Problem statement> Write the listing out again, all of it, word for word.

Stored data>
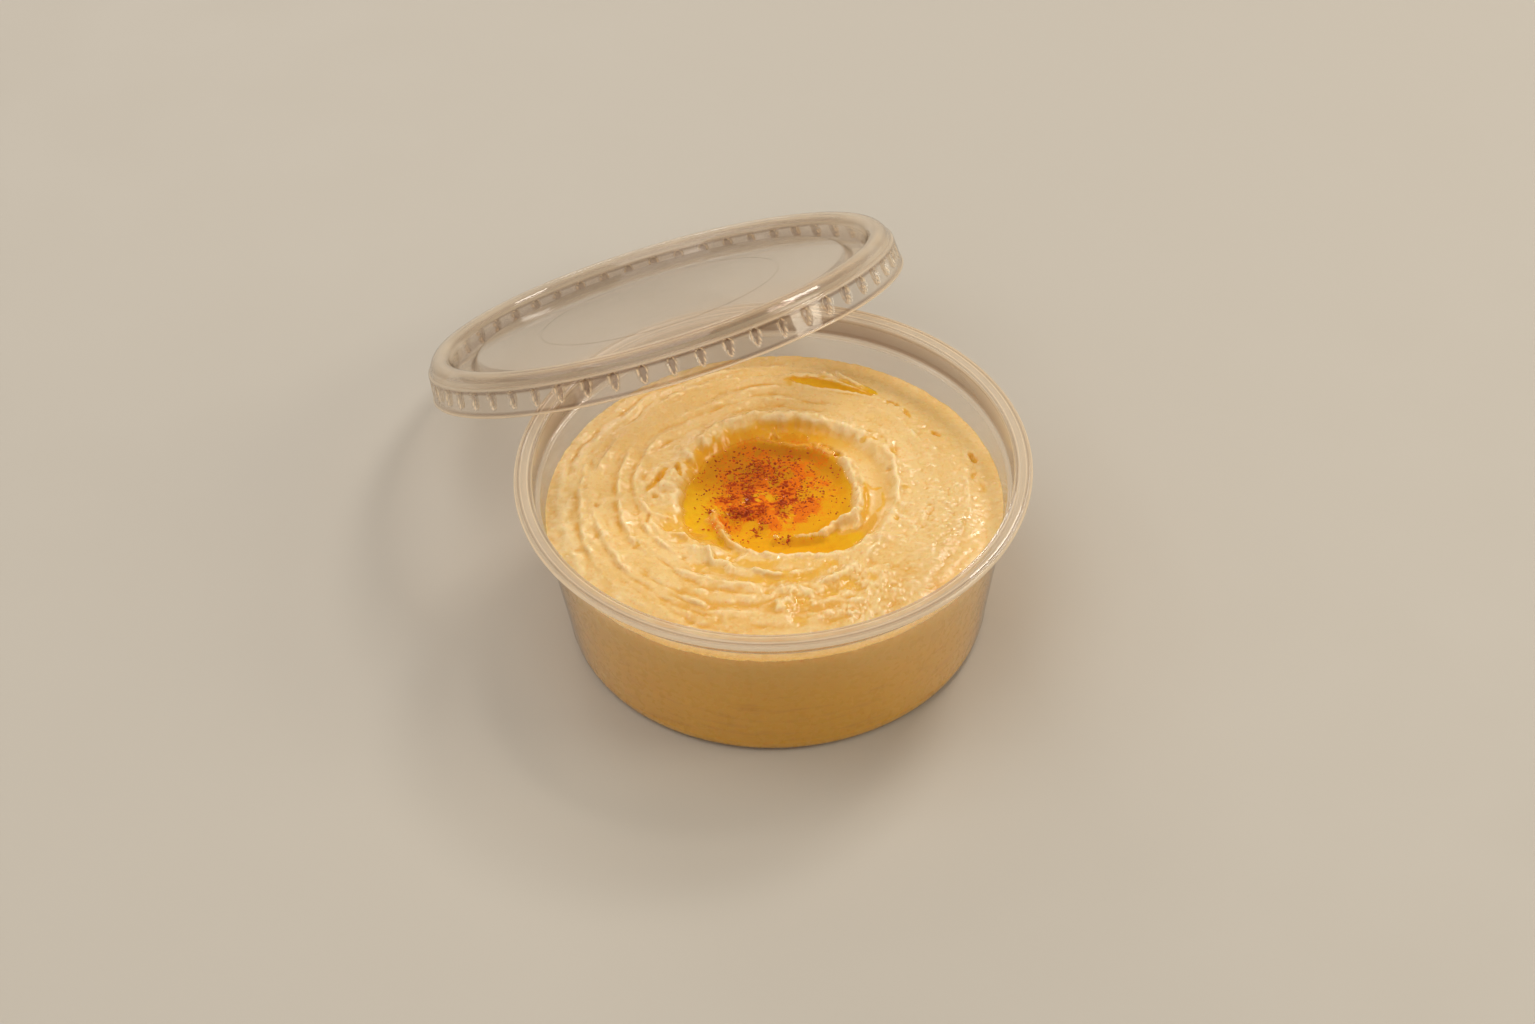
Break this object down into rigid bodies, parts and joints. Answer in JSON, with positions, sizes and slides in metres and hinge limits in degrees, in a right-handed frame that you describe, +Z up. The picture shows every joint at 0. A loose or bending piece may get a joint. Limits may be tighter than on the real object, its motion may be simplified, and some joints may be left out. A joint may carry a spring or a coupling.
{
  "type": "tub of hummus",
  "caption": "Round clear deli tub of spooned hummus with a pool of olive oil and paprika, its clear snap lid leaning on the rim.",
  "frame": {"origin": "middle of the tub's flat base, on the surface it stands on", "axes": "+Z up along the tub's axis; -Y towards the viewer's side; the lid leans towards +Y and -X"},
  "size_m": [0.1418, 0.1823, 0.0653],
  "materials": {
    "clear_tub": "thin clear polypropylene, smooth and slightly milky, glossy",
    "clear_lid": "thin clear vacuum-formed polypropylene, glossy",
    "hummus": "thick chickpea paste, moist satin",
    "olive_oil": "clear golden oil stained orange by paprika, wet gloss"
  },
  "bodies": {
    "root": {"tub": "clear_tub", "lid": "clear_lid", "hummus": "hummus", "olive_oil": "olive_oil", "oil_streak": "olive_oil"}
  },
  "joints": []
}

The reply>
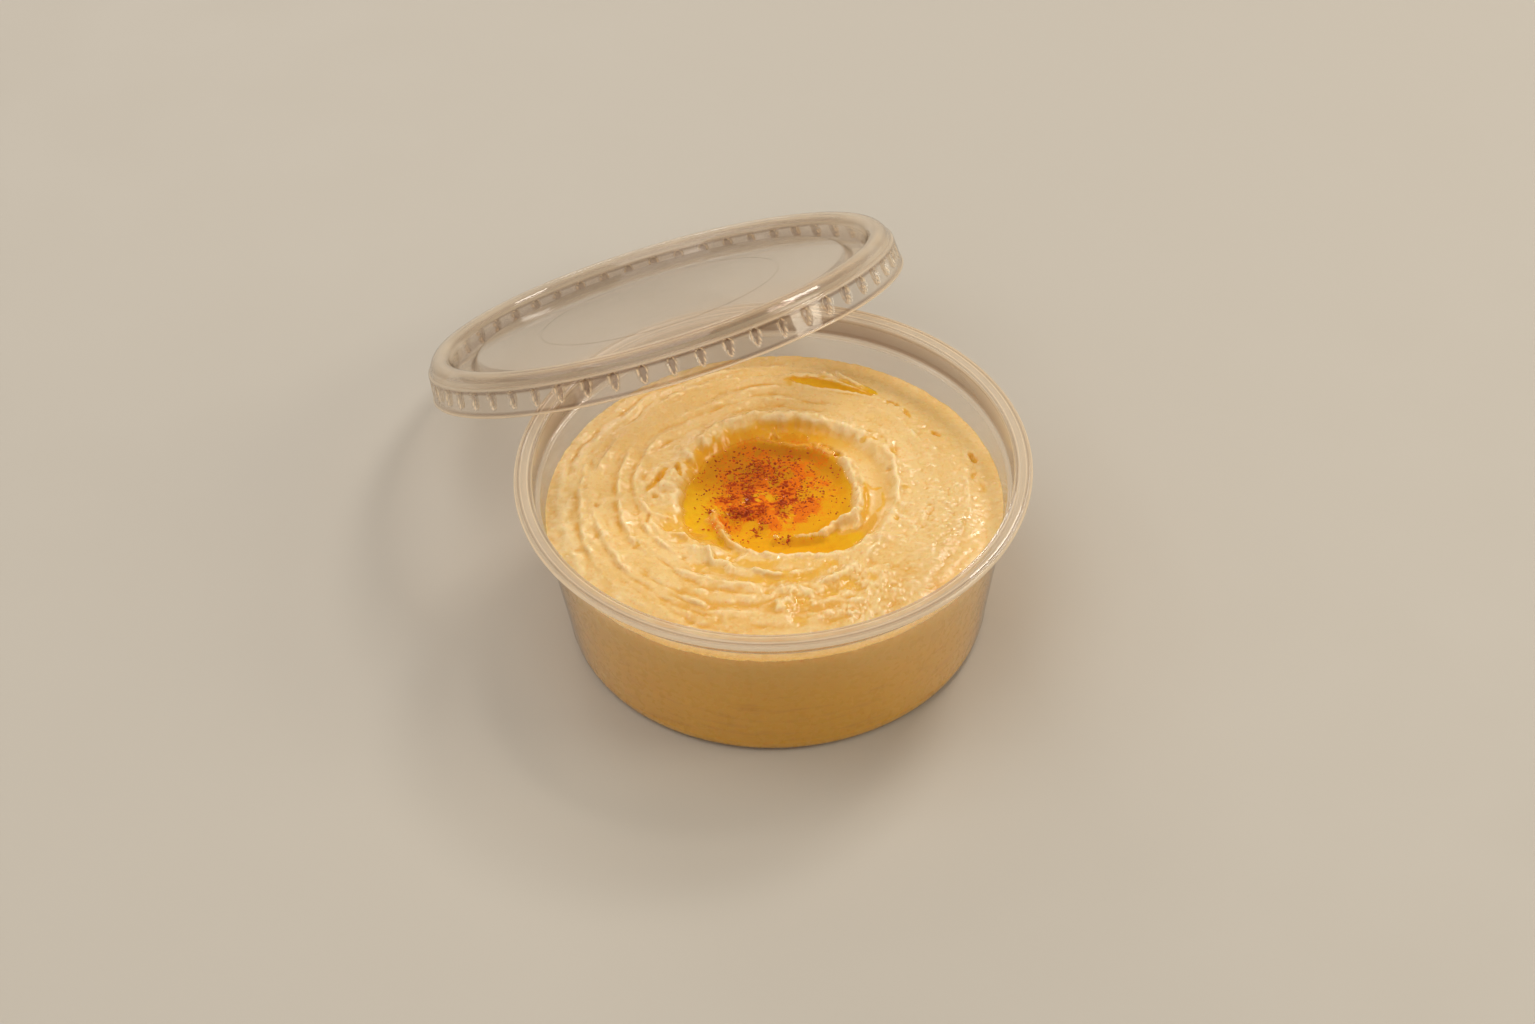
Break this object down into rigid bodies, parts and joints. Answer in JSON, with positions, sizes and slides in metres and hinge limits in degrees, in a right-handed frame that you describe, +Z up. The picture shows every joint at 0. A loose or bending piece may get a joint. Limits may be tighter than on the real object, its motion may be simplified, and some joints may be left out. A joint may carry a spring or a coupling.
{
  "type": "tub of hummus",
  "caption": "Round clear deli tub of spooned hummus with a pool of olive oil and paprika, its clear snap lid leaning on the rim.",
  "frame": {"origin": "middle of the tub's flat base, on the surface it stands on", "axes": "+Z up along the tub's axis; -Y towards the viewer's side; the lid leans towards +Y and -X"},
  "size_m": [0.1418, 0.1823, 0.0653],
  "materials": {
    "clear_tub": "thin clear polypropylene, smooth and slightly milky, glossy",
    "clear_lid": "thin clear vacuum-formed polypropylene, glossy",
    "hummus": "thick chickpea paste, moist satin",
    "olive_oil": "clear golden oil stained orange by paprika, wet gloss"
  },
  "bodies": {
    "root": {"tub": "clear_tub", "lid": "clear_lid", "hummus": "hummus", "olive_oil": "olive_oil", "oil_streak": "olive_oil"}
  },
  "joints": []
}